Outre la qualité de l'interprétation, l'intelligence de la mise en scène, la beauté des costumes, des décors astucieusement modulables, j'ai apprécié d'apprendre le rôle des uns et des autres. On ressort du théâtre en regrettant que l'histoire ait juste retenu le nom d'Eiffel et il était légitime de réhabiliter la mémoire des ingénieurs Maurice Koechlin et Émile Nouguier ... et de Claire, la fille de Gustave, dont j’ignorais complètement l’implication dans ce projet. Et il est intéressant de lui donner vie.
1884, Paris. Deux ingénieurs présentent un étrange projet à l’assistant de Gustave Eiffel. Aberrante, incompréhensible, inutile, la tour qu’ils proposent de bâtir est immédiatement refusée : monsieur Eiffel n’a pas le temps, il est trop occupé par l’écrasante gestion de sa société. Mais il est difficile de balayer d’un geste l’idée du siècle, surtout quand au même instant Claire Eiffel cherche l’étincelle qui redonnera à son père le goût du rêve, de l’aventure et de l’exploit !
Au départ il ne s’agissait que d’utiliser la structure d’un pont pour construire "vers le haut" ce que avec beaucoup d’humour les personnages principaux surnomme "le pylône". Mais techniquement c’est une tour et, qui plus est, devrait être interprétée comme étant l’opposé de la Statue de la Liberté qui, à l’époque, était le monument si je puis dire le plus en vogue, et que l'on doit à Maurice Koechlin.
J’ignorais que Gustave Eiffel était bourguignon. le sachant, il est bien entendu logique qu'il adore le coq au vin. Je n'imaginais pas qu'il ait pu se plaindre d’être en en manque d’inspiration et de ne plus créer grand chose après l’inauguration d’une passerelle à Évreux, que j’ai d’ailleurs vue il y a quelques années.
Évidemment, le nerf de la guerre c’est l’argent et la bataille financière pour permettre aux projets de voir le jour est tout à fait judicieuse. Il est intéressant également d'apprendre que les riverains avaient porté plainte. Il ne fait pas de doute que la construction n'entraînant pas l'enthousiasme à ce stade.
Mais surtout l’interprétation est très enlevée avec des personnages juste à la limite de la caricature, sans jamais être ridicules, bien au contraire, et qui donnent à ce spectacle toute sa saveur.
Il est vrai que 347 marches pour atteindre le premier étage sans ascenseur, c’était une gageure. Mais Gustave Eiffel aura l'idée de génie d'ajouter un ascenseur. L'homme n’apparait pas au départ comme un patron très progressiste. Son évolution est d'autant plus passionnante à la fin du spectacle.

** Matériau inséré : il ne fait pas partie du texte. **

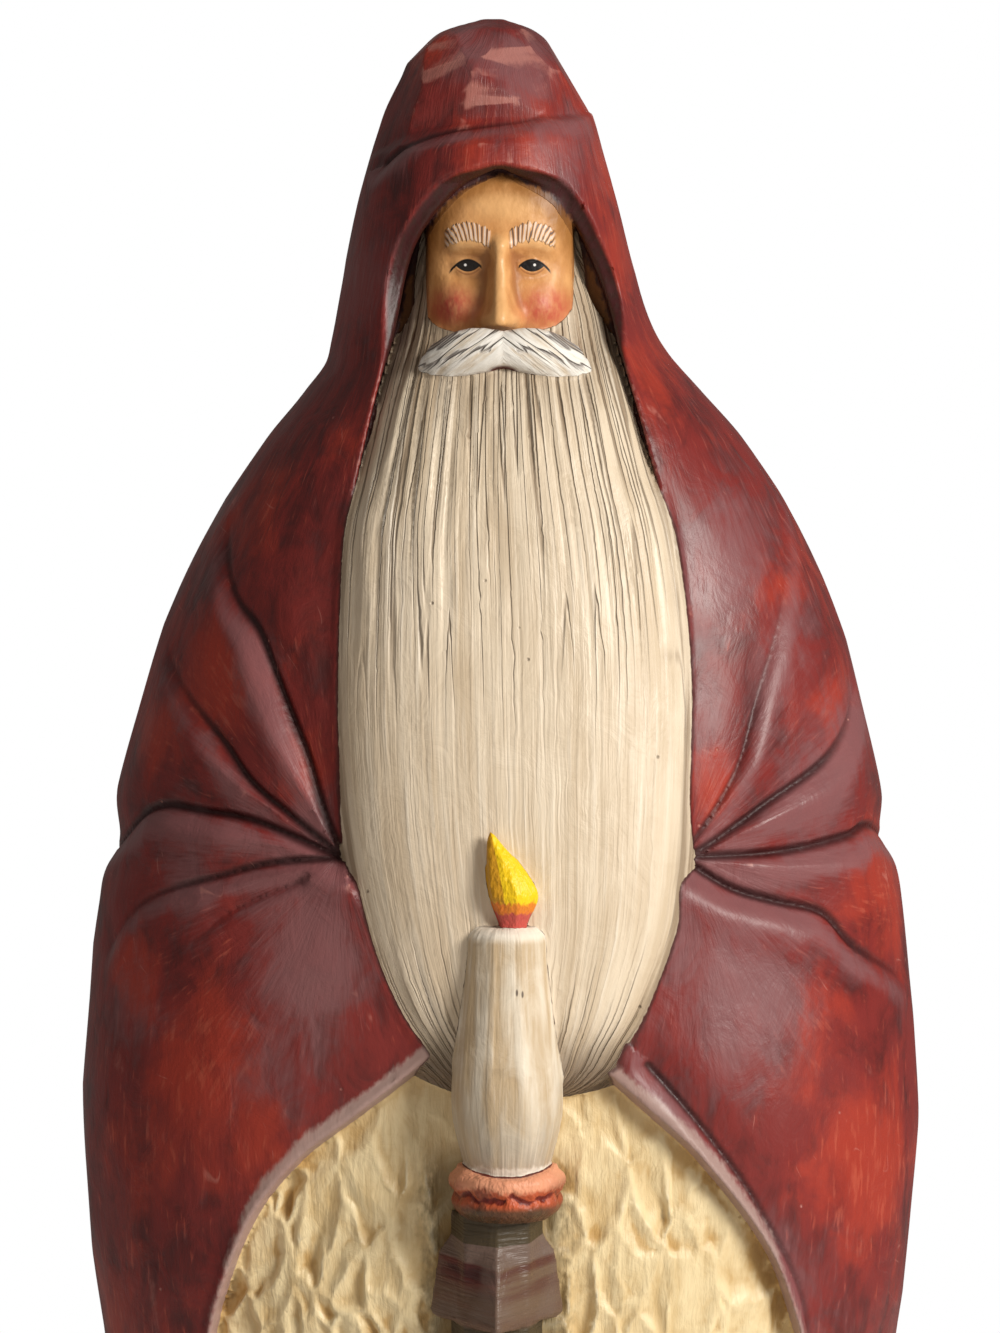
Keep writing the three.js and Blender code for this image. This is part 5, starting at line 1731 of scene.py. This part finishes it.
class CARVING_OT_relief(Operator):
    """Comb the beard, gouge the robe and leave knife flats on the cloak"""

    bl_idname = "carving.relief"
    bl_label = "Cut Relief"

    def execute(self, context):
        piece = bpy.data.objects[PIECE]
        cut_relief(piece, context.scene.carving_sizes, painted_wood(context.scene.carving_paints))
        thin_out(piece)
        piece.data.shade_smooth()
        return {"FINISHED"}


class CARVING_OT_paint(Operator):
    """Lay out the coats of paint on the carving"""

    bl_idname = "carving.paint"
    bl_label = "Paint Figure"

    def execute(self, context):
        piece = bpy.data.objects[PIECE]
        follow_paint(piece.data)
        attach(piece, BODY)
        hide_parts(NODE)
        return {"FINISHED"}


class CARVING_OT_stage(Operator):
    """Set the pale floor, the soft light and the camera"""

    bl_idname = "carving.stage"
    bl_label = "Set Stage"

    def execute(self, context):
        pale_floor()
        white_world()
        soft_lights()
        photo_camera()
        plain_view()
        return {"FINISHED"}


STEPS = (CARVING_OT_carve, CARVING_OT_relief, CARVING_OT_paint, CARVING_OT_stage)


class CARVING_PT_panel(Panel):
    """The carving's sizes, paints and steps"""

    bl_idname = "CARVING_PT_panel"
    bl_label = "Carving"
    bl_space_type = "VIEW_3D"
    bl_region_type = "UI"
    bl_category = "Carving"

    def draw(self, context):
        for group in (context.scene.carving_sizes, context.scene.carving_paints):
            box = self.layout.box()
            for name in group.__annotations__:
                box.prop(group, name)
        for step in STEPS:
            self.layout.operator(step.bl_idname)


CLASSES = (CarvingSizes, CarvingPaints, *STEPS, CARVING_PT_panel)


def register():
    for cls in CLASSES:
        bpy.utils.register_class(cls)
    bpy.types.Scene.carving_sizes = PointerProperty(type=CarvingSizes)
    bpy.types.Scene.carving_paints = PointerProperty(type=CarvingPaints)


def unregister():
    del bpy.types.Scene.carving_paints
    del bpy.types.Scene.carving_sizes
    for cls in reversed(CLASSES):
        bpy.utils.unregister_class(cls)


def main():
    register()
    bpy.ops.carving.stage()
    bpy.ops.carving.carve()
    bpy.ops.carving.relief()
    bpy.ops.carving.paint()


if __name__ == "__main__":
    main()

Les scènes sont très courtes, très rythmées. Le spectacle s'échafaude à l'instar de la construction du monument. On a beau connaître l’issue de l'histoire (qui se termine comme on l’imagine), l’action est prenante. et on tremble en apprenant les embuches successives, comme les menaces de grève et la demande d’une cantine. L'architecte aura l’idée de génie de l’installer sur la tour pour le confort des ouvriers ... et pour leur faire gagner du temps.

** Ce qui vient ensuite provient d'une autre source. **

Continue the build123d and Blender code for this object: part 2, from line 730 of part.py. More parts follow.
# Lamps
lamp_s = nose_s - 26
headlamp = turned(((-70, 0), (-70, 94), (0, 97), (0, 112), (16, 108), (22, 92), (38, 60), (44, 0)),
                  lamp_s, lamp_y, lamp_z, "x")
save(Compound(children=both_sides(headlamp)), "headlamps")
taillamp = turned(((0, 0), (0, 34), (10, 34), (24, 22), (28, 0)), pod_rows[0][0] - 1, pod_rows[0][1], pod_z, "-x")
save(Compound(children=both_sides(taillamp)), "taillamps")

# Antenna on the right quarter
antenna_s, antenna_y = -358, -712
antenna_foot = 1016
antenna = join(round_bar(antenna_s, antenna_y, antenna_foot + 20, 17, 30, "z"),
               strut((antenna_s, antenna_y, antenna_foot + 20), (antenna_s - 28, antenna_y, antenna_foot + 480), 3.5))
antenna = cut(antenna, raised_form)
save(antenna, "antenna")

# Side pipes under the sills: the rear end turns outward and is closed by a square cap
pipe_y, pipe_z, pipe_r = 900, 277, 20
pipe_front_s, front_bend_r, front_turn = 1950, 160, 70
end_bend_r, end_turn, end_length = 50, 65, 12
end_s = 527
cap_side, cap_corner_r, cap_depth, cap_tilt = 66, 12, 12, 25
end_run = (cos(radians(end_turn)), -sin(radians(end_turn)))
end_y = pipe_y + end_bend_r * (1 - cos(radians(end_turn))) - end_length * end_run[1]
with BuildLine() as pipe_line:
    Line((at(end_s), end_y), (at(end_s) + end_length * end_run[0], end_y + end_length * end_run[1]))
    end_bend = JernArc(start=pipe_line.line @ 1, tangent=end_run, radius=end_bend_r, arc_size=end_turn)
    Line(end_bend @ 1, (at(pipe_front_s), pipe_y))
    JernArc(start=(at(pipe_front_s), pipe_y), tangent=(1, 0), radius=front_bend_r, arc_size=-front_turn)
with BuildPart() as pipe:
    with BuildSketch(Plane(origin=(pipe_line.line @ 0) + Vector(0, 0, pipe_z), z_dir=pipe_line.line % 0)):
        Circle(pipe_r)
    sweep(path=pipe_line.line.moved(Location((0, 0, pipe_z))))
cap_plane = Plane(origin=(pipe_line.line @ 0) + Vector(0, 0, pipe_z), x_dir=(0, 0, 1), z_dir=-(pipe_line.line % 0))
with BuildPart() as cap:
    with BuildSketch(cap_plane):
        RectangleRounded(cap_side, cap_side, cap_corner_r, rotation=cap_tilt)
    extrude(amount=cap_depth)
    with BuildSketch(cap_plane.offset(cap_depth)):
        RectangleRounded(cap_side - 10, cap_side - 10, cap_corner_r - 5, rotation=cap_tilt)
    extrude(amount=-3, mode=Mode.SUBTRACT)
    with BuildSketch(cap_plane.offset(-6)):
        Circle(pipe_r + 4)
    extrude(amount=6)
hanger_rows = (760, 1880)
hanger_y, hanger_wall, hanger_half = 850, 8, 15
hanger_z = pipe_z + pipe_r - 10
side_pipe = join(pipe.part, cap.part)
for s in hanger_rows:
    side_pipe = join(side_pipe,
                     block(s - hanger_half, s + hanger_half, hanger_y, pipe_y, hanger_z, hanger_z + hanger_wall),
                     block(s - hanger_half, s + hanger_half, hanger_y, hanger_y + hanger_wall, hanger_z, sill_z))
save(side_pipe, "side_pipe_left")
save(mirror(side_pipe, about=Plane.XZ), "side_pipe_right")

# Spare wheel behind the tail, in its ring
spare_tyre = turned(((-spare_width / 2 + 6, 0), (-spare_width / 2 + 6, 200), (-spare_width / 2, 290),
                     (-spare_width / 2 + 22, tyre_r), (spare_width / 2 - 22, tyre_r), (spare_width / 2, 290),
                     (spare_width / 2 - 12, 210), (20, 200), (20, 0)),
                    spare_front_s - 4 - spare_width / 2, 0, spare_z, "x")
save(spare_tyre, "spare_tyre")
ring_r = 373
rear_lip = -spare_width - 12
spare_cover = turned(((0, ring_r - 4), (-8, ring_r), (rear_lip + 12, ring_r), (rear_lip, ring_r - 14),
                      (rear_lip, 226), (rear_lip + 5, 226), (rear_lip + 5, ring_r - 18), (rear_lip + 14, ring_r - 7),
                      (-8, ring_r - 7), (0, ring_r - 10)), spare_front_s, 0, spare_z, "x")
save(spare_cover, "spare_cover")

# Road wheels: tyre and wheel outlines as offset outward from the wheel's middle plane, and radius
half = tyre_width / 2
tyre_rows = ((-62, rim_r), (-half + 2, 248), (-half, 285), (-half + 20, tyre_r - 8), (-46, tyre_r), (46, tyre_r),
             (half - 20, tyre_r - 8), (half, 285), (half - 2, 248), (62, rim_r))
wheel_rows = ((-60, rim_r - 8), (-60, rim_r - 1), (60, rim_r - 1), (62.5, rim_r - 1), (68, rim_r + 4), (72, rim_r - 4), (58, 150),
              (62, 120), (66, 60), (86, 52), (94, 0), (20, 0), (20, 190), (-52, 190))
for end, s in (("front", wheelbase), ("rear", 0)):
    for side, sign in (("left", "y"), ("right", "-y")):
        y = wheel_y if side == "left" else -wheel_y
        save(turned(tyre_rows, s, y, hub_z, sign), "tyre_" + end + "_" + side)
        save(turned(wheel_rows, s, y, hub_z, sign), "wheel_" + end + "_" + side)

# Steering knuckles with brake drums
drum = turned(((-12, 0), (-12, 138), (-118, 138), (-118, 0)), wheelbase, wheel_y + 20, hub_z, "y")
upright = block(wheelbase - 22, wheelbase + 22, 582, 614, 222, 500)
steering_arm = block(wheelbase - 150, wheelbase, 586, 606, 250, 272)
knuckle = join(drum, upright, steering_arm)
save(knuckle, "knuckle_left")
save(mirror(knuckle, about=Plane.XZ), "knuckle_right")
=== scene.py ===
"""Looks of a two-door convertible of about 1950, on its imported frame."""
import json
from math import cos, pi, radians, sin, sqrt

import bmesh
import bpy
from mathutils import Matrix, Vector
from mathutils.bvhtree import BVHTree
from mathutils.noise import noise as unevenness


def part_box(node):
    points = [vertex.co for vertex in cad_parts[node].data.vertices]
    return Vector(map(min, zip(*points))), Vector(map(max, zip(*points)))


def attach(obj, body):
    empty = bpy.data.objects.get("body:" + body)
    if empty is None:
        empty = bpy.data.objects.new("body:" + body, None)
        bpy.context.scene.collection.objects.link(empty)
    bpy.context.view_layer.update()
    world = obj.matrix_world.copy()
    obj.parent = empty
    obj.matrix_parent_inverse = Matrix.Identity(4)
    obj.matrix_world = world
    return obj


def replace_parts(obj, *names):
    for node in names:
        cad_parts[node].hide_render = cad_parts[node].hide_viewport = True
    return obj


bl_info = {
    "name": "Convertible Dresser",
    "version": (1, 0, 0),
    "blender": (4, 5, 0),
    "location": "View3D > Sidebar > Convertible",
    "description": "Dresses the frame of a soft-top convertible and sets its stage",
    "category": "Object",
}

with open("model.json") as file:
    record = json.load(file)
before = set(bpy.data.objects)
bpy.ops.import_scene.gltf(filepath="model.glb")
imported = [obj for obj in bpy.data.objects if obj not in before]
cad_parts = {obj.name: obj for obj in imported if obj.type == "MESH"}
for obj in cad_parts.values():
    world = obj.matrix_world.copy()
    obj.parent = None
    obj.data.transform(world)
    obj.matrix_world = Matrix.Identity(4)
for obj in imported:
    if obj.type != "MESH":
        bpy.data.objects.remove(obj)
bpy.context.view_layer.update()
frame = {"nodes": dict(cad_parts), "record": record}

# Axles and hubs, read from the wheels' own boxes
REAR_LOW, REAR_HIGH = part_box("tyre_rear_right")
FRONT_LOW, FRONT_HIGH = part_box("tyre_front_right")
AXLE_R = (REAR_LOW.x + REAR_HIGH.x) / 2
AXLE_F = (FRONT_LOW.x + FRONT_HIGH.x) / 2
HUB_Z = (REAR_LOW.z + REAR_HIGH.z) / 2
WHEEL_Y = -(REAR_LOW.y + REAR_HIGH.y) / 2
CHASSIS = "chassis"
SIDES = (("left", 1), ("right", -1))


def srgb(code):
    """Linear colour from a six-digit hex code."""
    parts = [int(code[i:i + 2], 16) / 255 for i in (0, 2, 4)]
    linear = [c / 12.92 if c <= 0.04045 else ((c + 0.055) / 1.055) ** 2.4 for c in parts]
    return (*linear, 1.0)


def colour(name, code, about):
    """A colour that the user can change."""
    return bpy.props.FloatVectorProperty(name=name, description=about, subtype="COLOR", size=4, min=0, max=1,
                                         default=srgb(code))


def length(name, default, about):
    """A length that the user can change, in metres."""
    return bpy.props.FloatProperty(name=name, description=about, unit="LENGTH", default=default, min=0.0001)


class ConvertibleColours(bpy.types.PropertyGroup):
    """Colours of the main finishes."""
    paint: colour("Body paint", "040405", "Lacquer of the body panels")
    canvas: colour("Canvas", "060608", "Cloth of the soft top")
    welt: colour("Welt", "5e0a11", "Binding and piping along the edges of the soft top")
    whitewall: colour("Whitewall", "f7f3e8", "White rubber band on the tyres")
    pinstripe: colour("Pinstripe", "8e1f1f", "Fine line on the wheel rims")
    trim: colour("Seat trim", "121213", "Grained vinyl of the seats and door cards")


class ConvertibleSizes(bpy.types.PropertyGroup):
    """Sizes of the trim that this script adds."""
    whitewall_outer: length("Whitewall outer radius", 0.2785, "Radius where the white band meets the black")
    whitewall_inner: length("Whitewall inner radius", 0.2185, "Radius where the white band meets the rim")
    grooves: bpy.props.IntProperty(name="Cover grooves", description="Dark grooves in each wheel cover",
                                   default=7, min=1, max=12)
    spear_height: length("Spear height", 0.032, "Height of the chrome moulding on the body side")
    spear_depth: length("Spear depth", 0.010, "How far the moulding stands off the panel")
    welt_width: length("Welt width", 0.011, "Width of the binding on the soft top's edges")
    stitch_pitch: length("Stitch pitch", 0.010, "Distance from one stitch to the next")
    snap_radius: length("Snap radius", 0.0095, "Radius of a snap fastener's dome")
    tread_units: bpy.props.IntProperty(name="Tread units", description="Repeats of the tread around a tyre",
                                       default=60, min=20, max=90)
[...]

Elle sera inaugurée en portant la couleur de l’antirouille ... pour l’éternité croyait-on mais cependant elle changera de couleur plusieurs fois. Et je crois savoir qu'une nouvelle teinte est prévue pour son prochain anniversaire. Car elle a déjà 130 ans.
Quelques répliques sont savoureuses : Sans danger pas de bravoure ! C’est si beau vu d’en bas. C’est si haut vu d’en bas !
Je n'avais pas remarqué le surtitrage mais voilà un atout supplémentaire à ce spectacle qui est aussi accessible à tous les âges.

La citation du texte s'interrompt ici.